Task requirements —
The listing below is to be output in its exact form.

::::

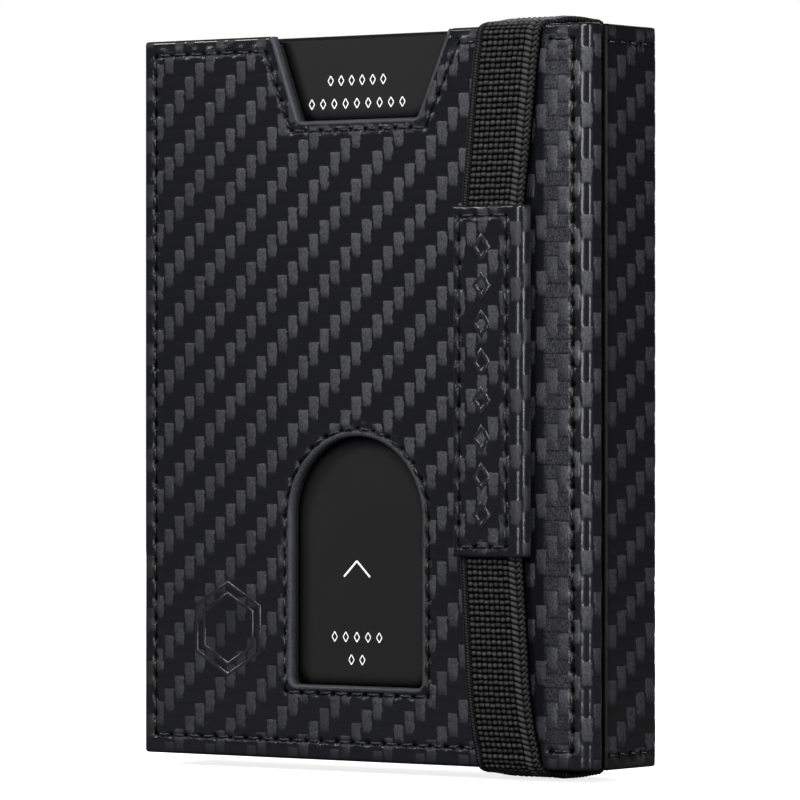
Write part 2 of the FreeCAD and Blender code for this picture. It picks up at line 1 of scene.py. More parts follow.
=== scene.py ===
"""Looks of the minimalist wallet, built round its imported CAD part.

Lengths are millimetres on a bench frame: x from the spine edge, y is 0 at the back face and negative
towards the front, z up from the bottom edge. piece() turns them into metres in the CAD part's frame.
"""
import math
import bmesh
import bpy
import numpy as np
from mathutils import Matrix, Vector


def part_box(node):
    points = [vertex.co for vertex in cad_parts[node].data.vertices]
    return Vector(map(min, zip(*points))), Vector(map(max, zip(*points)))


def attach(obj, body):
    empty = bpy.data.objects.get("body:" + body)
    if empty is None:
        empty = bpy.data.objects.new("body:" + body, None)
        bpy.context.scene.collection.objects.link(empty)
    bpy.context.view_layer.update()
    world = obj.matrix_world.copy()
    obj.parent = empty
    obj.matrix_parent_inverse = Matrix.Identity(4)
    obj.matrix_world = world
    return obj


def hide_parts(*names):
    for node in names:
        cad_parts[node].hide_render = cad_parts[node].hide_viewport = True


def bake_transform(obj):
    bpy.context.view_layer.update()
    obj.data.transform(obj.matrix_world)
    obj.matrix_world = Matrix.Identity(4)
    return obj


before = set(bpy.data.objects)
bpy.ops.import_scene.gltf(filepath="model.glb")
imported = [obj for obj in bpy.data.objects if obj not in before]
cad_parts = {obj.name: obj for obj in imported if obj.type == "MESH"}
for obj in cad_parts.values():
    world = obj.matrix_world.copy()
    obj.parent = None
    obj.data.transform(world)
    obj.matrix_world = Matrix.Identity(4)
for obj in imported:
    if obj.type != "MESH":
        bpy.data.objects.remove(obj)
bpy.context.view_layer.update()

MM = 0.001
random = np.random.default_rng(7)

# ---- places taken from the frame ----
SPINE_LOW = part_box("spine_leather")[0]
ORIGIN = np.array([SPINE_LOW.x, 0.0, SPINE_LOW.z]) / MM


def span(node):
    low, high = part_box(node)
    return np.array(low) / MM - ORIGIN, np.array(high) / MM - ORIGIN


COVER_LOW, COVER_HIGH = span("front_leather")
FLAP_LOW, FLAP_HIGH = span("coin_flap_leather")
TAB_LOW, TAB_HIGH = span("pull_tab")
CARD_LOW, CARD_HIGH = span("insert_card")
WIDTH, HEIGHT = COVER_HIGH[0], COVER_HIGH[2]
FRONT, COVER_INSIDE, TRAY_FRONT = COVER_LOW[1], COVER_HIGH[1], span("back_cover")[0][1]
LEATHER = span("spine_leather")[1][0]
FACING_FRONT, FACING_BACK, FACING_RIGHT = (0, -1, 0), (0, 1, 0), (1, 0, 0)
COVER_SEAMS = ("front_perimeter_stitching", "edge_stitching", "notch_stitching", "arch_stitching")

# ---- leather ----
FOLD_RADIUS = 0.45
EDGE_RADIUS = 1.7
TURN_IN = 6.0
BACK_EDGE_RADIUS = 0.6
LEATHER_EDGE = 0.42          # rounding of a cut leather edge
SHINE = 0.55                 # specular level
DARK_LEATHER = (0.0102, 0.0105, 0.0126)
# the pale colour of the upright floats is painted sheen, for the light that their upright grain catches
PAINTED_FLOAT_SHEEN = (0.085, 0.0855, 0.094)
DEEP_BLACK = (0.0012, 0.0012, 0.0012)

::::

Response below —
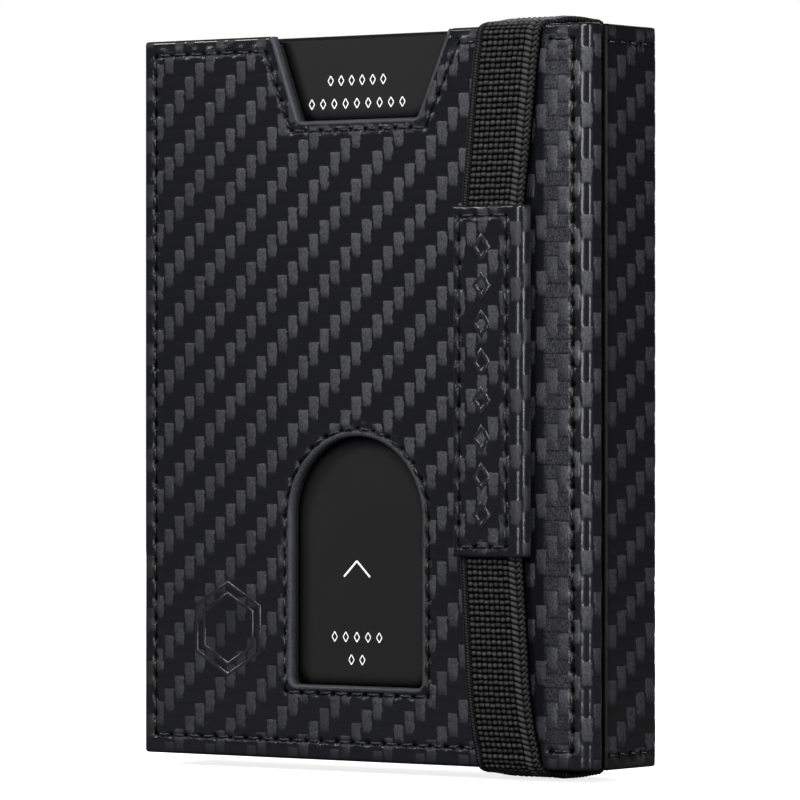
Write part 2 of the FreeCAD and Blender code for this picture. It picks up at line 1 of scene.py. More parts follow.
=== scene.py ===
"""Looks of the minimalist wallet, built round its imported CAD part.

Lengths are millimetres on a bench frame: x from the spine edge, y is 0 at the back face and negative
towards the front, z up from the bottom edge. piece() turns them into metres in the CAD part's frame.
"""
import math
import bmesh
import bpy
import numpy as np
from mathutils import Matrix, Vector


def part_box(node):
    points = [vertex.co for vertex in cad_parts[node].data.vertices]
    return Vector(map(min, zip(*points))), Vector(map(max, zip(*points)))


def attach(obj, body):
    empty = bpy.data.objects.get("body:" + body)
    if empty is None:
        empty = bpy.data.objects.new("body:" + body, None)
        bpy.context.scene.collection.objects.link(empty)
    bpy.context.view_layer.update()
    world = obj.matrix_world.copy()
    obj.parent = empty
    obj.matrix_parent_inverse = Matrix.Identity(4)
    obj.matrix_world = world
    return obj


def hide_parts(*names):
    for node in names:
        cad_parts[node].hide_render = cad_parts[node].hide_viewport = True


def bake_transform(obj):
    bpy.context.view_layer.update()
    obj.data.transform(obj.matrix_world)
    obj.matrix_world = Matrix.Identity(4)
    return obj


before = set(bpy.data.objects)
bpy.ops.import_scene.gltf(filepath="model.glb")
imported = [obj for obj in bpy.data.objects if obj not in before]
cad_parts = {obj.name: obj for obj in imported if obj.type == "MESH"}
for obj in cad_parts.values():
    world = obj.matrix_world.copy()
    obj.parent = None
    obj.data.transform(world)
    obj.matrix_world = Matrix.Identity(4)
for obj in imported:
    if obj.type != "MESH":
        bpy.data.objects.remove(obj)
bpy.context.view_layer.update()

MM = 0.001
random = np.random.default_rng(7)

# ---- places taken from the frame ----
SPINE_LOW = part_box("spine_leather")[0]
ORIGIN = np.array([SPINE_LOW.x, 0.0, SPINE_LOW.z]) / MM


def span(node):
    low, high = part_box(node)
    return np.array(low) / MM - ORIGIN, np.array(high) / MM - ORIGIN


COVER_LOW, COVER_HIGH = span("front_leather")
FLAP_LOW, FLAP_HIGH = span("coin_flap_leather")
TAB_LOW, TAB_HIGH = span("pull_tab")
CARD_LOW, CARD_HIGH = span("insert_card")
WIDTH, HEIGHT = COVER_HIGH[0], COVER_HIGH[2]
FRONT, COVER_INSIDE, TRAY_FRONT = COVER_LOW[1], COVER_HIGH[1], span("back_cover")[0][1]
LEATHER = span("spine_leather")[1][0]
FACING_FRONT, FACING_BACK, FACING_RIGHT = (0, -1, 0), (0, 1, 0), (1, 0, 0)
COVER_SEAMS = ("front_perimeter_stitching", "edge_stitching", "notch_stitching", "arch_stitching")

# ---- leather ----
FOLD_RADIUS = 0.45
EDGE_RADIUS = 1.7
TURN_IN = 6.0
BACK_EDGE_RADIUS = 0.6
LEATHER_EDGE = 0.42          # rounding of a cut leather edge
SHINE = 0.55                 # specular level
DARK_LEATHER = (0.0102, 0.0105, 0.0126)
# the pale colour of the upright floats is painted sheen, for the light that their upright grain catches
PAINTED_FLOAT_SHEEN = (0.085, 0.0855, 0.094)
DEEP_BLACK = (0.0012, 0.0012, 0.0012)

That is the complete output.